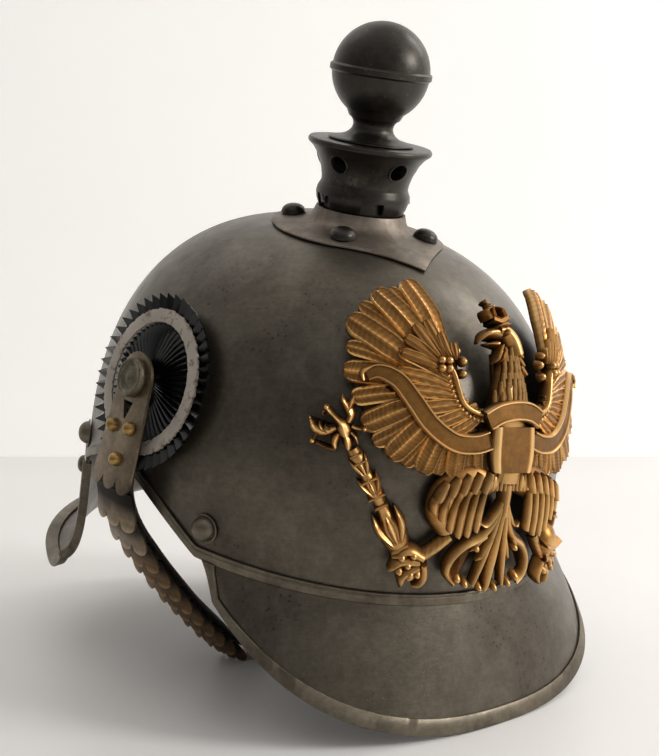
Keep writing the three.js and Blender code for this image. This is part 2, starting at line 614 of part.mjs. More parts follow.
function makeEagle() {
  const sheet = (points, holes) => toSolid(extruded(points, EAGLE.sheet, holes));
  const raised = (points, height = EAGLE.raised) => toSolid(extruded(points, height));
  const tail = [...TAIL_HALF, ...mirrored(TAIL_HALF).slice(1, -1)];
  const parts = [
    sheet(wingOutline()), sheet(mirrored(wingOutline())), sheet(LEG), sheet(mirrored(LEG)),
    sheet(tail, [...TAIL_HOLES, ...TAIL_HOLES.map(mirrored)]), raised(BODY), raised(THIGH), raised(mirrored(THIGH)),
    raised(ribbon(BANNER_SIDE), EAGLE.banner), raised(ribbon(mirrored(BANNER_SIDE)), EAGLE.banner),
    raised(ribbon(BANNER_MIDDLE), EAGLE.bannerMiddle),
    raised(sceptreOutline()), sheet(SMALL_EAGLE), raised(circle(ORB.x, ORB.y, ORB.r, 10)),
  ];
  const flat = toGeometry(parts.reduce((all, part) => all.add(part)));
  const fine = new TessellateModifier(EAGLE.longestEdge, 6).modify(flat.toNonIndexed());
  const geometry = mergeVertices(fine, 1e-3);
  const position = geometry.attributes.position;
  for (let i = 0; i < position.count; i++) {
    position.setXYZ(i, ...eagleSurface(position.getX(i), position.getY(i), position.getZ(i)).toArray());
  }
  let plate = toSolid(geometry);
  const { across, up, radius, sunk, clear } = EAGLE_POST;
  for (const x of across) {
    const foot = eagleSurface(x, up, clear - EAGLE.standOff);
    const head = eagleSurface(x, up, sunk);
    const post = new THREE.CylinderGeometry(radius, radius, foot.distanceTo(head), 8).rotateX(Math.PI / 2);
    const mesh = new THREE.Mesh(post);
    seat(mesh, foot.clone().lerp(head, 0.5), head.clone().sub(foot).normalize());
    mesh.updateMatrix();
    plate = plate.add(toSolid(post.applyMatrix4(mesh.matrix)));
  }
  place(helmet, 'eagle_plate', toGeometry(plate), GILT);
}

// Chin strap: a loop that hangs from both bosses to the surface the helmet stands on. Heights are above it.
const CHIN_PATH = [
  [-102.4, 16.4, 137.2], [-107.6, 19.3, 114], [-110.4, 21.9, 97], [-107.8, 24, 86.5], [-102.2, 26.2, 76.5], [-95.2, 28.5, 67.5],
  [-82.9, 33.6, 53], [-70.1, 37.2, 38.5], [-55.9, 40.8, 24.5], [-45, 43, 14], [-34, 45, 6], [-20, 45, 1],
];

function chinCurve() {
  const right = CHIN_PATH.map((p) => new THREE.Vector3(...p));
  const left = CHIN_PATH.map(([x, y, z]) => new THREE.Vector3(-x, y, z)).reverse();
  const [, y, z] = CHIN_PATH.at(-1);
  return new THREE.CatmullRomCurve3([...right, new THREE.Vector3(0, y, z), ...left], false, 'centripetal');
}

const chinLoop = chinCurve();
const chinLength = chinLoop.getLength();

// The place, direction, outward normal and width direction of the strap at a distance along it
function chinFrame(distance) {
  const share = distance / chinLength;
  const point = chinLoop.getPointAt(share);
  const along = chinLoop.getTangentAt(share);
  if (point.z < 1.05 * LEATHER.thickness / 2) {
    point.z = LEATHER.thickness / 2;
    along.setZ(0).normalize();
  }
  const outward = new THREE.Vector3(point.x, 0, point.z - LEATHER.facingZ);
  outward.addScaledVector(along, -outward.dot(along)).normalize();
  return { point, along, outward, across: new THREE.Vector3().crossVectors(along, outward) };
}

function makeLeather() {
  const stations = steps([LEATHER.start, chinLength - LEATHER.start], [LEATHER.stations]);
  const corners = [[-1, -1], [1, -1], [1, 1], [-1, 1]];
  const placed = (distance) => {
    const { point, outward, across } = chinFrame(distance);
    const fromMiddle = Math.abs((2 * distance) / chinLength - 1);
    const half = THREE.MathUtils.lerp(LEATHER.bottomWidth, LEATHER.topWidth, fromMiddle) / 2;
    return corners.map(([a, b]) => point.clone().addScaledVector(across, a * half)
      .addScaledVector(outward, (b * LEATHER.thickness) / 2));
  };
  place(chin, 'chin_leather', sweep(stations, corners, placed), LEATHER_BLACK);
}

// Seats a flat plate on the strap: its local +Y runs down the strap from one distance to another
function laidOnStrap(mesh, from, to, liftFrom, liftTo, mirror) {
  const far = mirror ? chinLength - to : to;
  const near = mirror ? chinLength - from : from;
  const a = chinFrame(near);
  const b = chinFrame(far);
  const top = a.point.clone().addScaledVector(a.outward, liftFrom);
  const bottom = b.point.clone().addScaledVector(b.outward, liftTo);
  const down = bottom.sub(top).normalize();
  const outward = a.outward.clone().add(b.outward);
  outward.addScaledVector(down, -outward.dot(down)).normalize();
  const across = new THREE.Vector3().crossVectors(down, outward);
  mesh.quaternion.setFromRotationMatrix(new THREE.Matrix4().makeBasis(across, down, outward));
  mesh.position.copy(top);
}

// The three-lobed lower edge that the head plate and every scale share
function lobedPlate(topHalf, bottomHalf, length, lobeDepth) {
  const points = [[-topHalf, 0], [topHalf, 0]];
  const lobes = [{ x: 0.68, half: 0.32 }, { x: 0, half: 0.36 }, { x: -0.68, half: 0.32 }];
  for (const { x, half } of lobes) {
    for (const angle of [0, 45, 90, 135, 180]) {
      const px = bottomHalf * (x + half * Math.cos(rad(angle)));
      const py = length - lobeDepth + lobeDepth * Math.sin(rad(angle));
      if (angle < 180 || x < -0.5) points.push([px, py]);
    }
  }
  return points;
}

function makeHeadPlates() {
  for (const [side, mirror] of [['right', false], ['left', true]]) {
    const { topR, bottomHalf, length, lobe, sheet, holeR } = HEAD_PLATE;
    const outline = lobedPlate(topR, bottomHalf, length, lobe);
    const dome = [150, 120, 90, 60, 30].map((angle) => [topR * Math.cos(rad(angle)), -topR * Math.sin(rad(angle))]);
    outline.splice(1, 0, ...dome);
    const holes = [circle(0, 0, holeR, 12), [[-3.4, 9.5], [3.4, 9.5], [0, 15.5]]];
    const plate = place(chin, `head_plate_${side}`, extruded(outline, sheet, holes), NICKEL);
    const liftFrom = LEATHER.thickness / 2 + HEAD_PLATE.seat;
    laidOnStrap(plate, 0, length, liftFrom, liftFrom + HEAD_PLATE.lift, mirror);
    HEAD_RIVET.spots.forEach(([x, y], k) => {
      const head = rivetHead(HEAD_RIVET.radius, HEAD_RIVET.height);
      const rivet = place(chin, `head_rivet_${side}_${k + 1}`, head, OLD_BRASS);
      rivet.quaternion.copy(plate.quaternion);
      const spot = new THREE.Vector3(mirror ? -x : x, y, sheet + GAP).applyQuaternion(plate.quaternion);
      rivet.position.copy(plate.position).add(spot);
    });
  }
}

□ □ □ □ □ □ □

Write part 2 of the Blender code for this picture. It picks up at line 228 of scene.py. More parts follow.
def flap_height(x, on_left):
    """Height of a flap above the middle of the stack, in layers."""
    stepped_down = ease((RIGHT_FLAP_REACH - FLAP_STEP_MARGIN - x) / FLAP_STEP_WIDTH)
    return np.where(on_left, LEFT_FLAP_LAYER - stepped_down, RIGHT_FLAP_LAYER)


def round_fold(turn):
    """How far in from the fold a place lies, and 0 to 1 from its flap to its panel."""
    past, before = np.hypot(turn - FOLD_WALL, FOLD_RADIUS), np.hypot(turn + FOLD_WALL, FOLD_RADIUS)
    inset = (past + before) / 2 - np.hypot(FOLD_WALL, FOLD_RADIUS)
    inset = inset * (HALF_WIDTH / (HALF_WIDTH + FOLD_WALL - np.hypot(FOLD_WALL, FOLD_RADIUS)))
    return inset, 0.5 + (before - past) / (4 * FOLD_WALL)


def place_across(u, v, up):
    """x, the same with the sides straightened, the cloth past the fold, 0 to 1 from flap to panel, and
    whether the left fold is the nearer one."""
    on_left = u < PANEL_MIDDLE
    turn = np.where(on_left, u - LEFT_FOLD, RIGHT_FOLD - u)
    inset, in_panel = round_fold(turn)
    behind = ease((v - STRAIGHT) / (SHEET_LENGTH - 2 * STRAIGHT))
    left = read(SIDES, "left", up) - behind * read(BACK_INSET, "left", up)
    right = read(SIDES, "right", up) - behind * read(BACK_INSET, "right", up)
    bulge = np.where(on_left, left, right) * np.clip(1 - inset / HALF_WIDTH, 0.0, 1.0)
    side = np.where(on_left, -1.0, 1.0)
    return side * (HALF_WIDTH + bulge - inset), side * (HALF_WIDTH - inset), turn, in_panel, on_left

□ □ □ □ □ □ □

» The problem
Transcribe precisely the lines between the one that contains "Write part 2" and the one that contains "return inset, 0.5", counting those two lines as part of the range.

» Solution
Write part 2 of the Blender code for this picture. It picks up at line 228 of scene.py. More parts follow.
def flap_height(x, on_left):
    """Height of a flap above the middle of the stack, in layers."""
    stepped_down = ease((RIGHT_FLAP_REACH - FLAP_STEP_MARGIN - x) / FLAP_STEP_WIDTH)
    return np.where(on_left, LEFT_FLAP_LAYER - stepped_down, RIGHT_FLAP_LAYER)


def round_fold(turn):
    """How far in from the fold a place lies, and 0 to 1 from its flap to its panel."""
    past, before = np.hypot(turn - FOLD_WALL, FOLD_RADIUS), np.hypot(turn + FOLD_WALL, FOLD_RADIUS)
    inset = (past + before) / 2 - np.hypot(FOLD_WALL, FOLD_RADIUS)
    inset = inset * (HALF_WIDTH / (HALF_WIDTH + FOLD_WALL - np.hypot(FOLD_WALL, FOLD_RADIUS)))
    return inset, 0.5 + (before - past) / (4 * FOLD_WALL)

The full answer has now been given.